The visit comes in the background of a warning by the CIA that Pakistan continues to support terrorist groups in Jammu and Kashmir and that the cycles of tension between India and Pakistan are growing shorter.
"Pakistan continues to support groups that resist India's presence in Kashmir in an effort to bring India to the negotiating table," CIA Director George Tenet said in a recent speech before the Senate Intelligence Committee.
He said even though India's recent military redeployment away from the border reduced the danger of imminent war, the underlying cause of tension is unchanged.
"Indian frustration with continued terrorist attacks, most of which it attributes to Pakistan, causes New Delhi to reject any suggestion that it resume a dialogue with Islamabad," Tenet said.
Without progress on resolving Indo-Pakistan differences, said Tenet, "any dramatic provocation -- like 2001's terrorist attack on the Indian Parliament by Kashmiri militants -- runs a high risk of sparking another major military deployment."
Though Armitage's exact itinerary is still being worked out, he is planning to travel from May 5 to 11 to India, Pakistan and Afghanistan, and preparations were underway, Boucher told reporters in Washington on Wednesday.

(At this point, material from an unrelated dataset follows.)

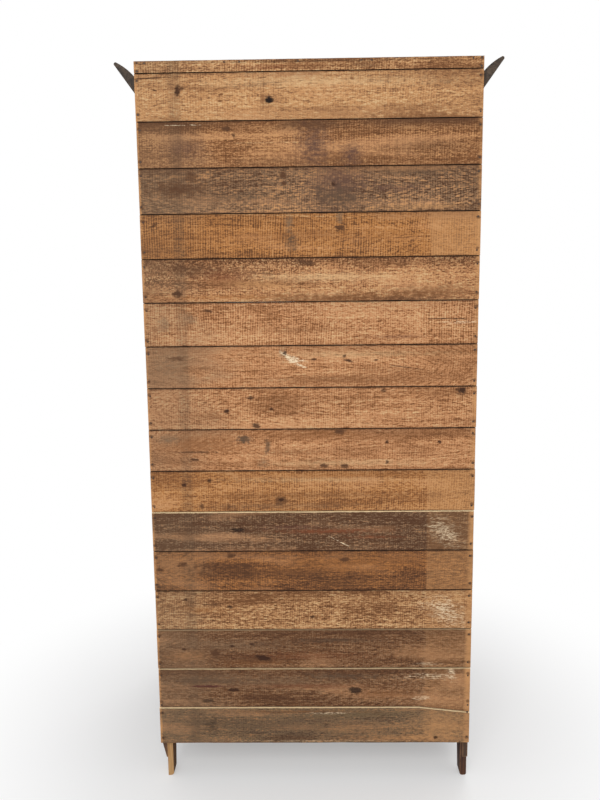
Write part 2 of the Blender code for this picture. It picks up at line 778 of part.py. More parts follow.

Elaborating the major aims of Armitage's visit, he said, "There are plenty of bilateral issues and then there is also the relationship between India and Pakistan, looking for more steps that can be taken to ease the tensions, stop the infiltration and look towards a dialogue between the two."
"We have a strong and continuing interest in our relationships with South Asian countries and in promoting peace and stability in the region. Deputy Secretary Armitage will travel to further those goals," he said.
"So without getting more specific, at this point we will see where we are when he actually goes," he said.
Each of his individual stops, said Boucher, is important for the relationships (of the US with those countries). He has a chance to push forward the political and reconstruction process that is ongoing in Afghanistan, he added.